▸ **Records supplied**:
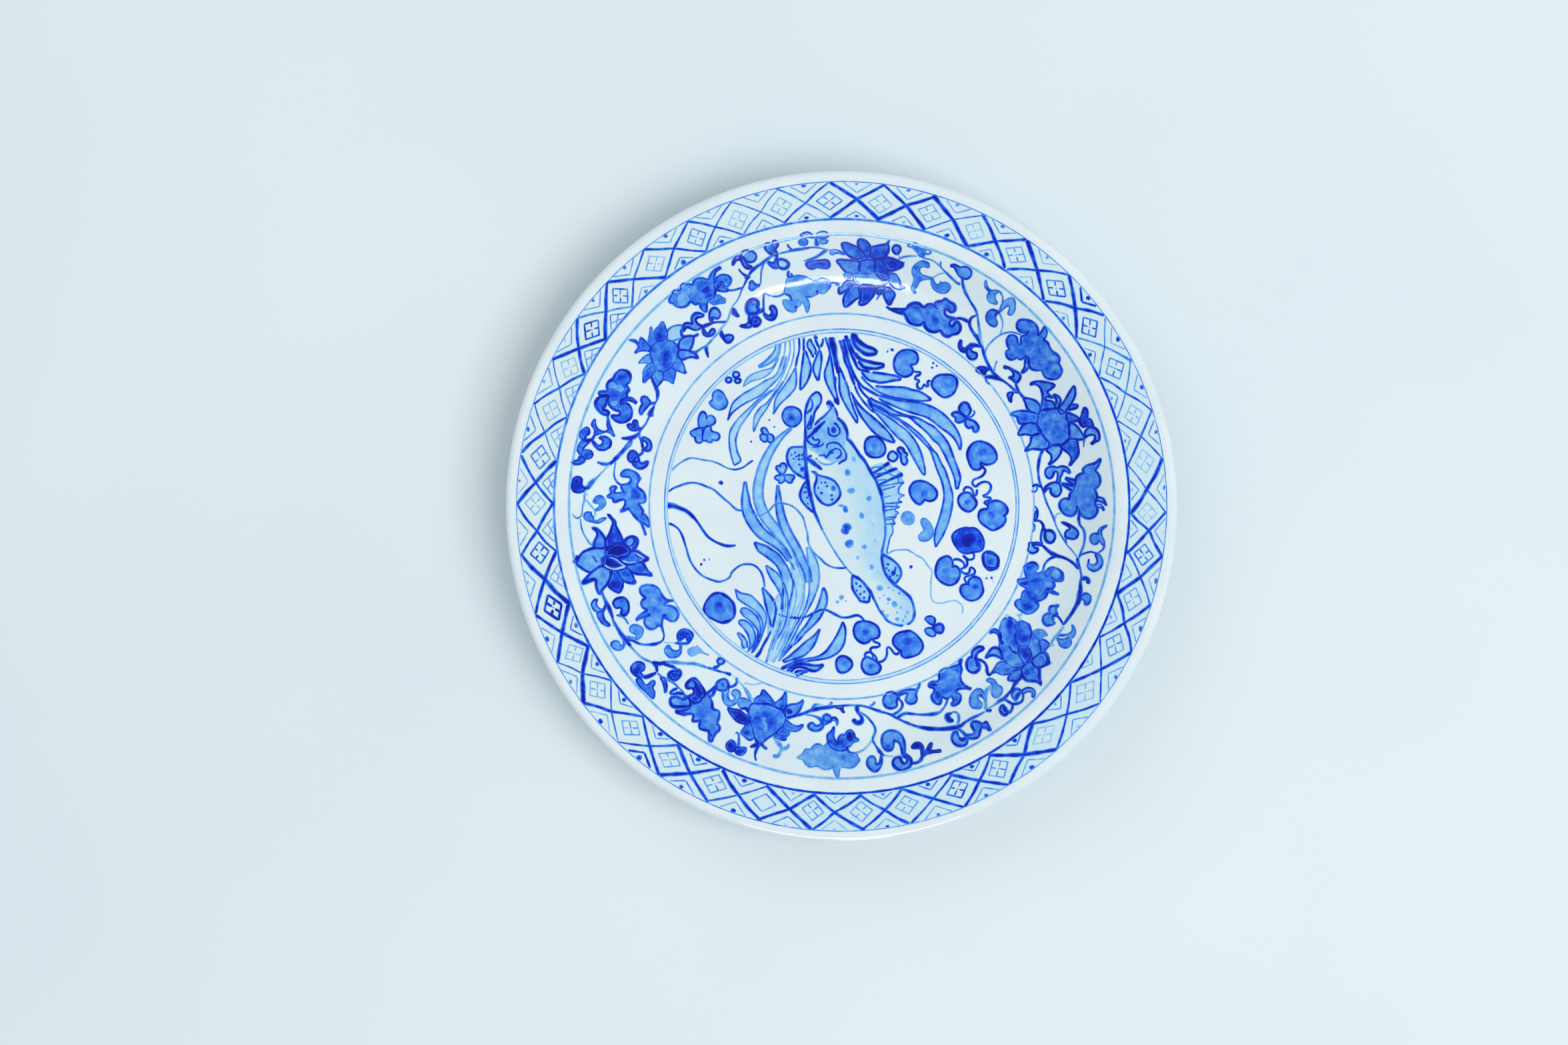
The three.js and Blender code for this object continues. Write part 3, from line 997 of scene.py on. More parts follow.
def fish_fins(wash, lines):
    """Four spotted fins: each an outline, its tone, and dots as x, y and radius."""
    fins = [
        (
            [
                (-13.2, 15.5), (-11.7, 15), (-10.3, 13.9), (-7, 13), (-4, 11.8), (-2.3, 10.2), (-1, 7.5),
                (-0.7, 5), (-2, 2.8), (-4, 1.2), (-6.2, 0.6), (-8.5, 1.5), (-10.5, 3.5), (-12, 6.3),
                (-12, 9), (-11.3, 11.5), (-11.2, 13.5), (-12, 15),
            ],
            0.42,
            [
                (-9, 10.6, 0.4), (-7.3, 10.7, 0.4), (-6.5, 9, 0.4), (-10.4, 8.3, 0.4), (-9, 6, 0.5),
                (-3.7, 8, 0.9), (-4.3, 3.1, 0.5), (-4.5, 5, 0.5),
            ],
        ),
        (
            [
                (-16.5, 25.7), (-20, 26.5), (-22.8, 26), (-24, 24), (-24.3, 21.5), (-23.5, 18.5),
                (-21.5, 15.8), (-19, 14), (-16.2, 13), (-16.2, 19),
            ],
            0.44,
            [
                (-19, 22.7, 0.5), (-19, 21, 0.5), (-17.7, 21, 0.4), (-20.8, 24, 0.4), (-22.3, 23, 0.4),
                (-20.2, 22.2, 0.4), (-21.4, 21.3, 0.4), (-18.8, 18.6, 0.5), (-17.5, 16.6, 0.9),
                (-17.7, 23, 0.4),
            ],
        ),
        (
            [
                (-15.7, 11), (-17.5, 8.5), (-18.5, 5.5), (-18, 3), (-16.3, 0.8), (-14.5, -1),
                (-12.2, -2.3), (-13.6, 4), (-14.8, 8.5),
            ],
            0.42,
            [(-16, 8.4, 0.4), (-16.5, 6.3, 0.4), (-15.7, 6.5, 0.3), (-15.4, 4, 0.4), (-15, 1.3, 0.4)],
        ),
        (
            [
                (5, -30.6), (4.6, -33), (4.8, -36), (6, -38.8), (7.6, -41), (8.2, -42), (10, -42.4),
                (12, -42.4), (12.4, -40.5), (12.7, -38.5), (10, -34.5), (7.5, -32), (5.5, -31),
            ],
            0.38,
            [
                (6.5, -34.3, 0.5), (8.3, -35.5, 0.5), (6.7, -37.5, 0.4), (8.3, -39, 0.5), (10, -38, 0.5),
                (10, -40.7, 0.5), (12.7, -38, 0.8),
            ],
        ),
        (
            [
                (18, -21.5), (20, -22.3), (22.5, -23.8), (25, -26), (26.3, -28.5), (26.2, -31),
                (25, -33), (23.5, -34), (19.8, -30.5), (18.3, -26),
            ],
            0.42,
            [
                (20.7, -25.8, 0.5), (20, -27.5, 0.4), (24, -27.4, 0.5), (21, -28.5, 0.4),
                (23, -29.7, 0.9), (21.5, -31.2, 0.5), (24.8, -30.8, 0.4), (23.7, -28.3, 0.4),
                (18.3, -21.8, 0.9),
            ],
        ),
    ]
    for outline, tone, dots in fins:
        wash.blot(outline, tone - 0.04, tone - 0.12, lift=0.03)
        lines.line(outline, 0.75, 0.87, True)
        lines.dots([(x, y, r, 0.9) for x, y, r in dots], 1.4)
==
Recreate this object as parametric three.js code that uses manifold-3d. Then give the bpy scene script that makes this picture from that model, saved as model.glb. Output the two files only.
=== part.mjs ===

▸ **Request**:
Copy every line of the listing that includes the string "part".

▸ **Task answer**:
The three.js and Blender code for this object continues. Write part 3, from line 997 of scene.py on. More parts follow.
=== part.mjs ===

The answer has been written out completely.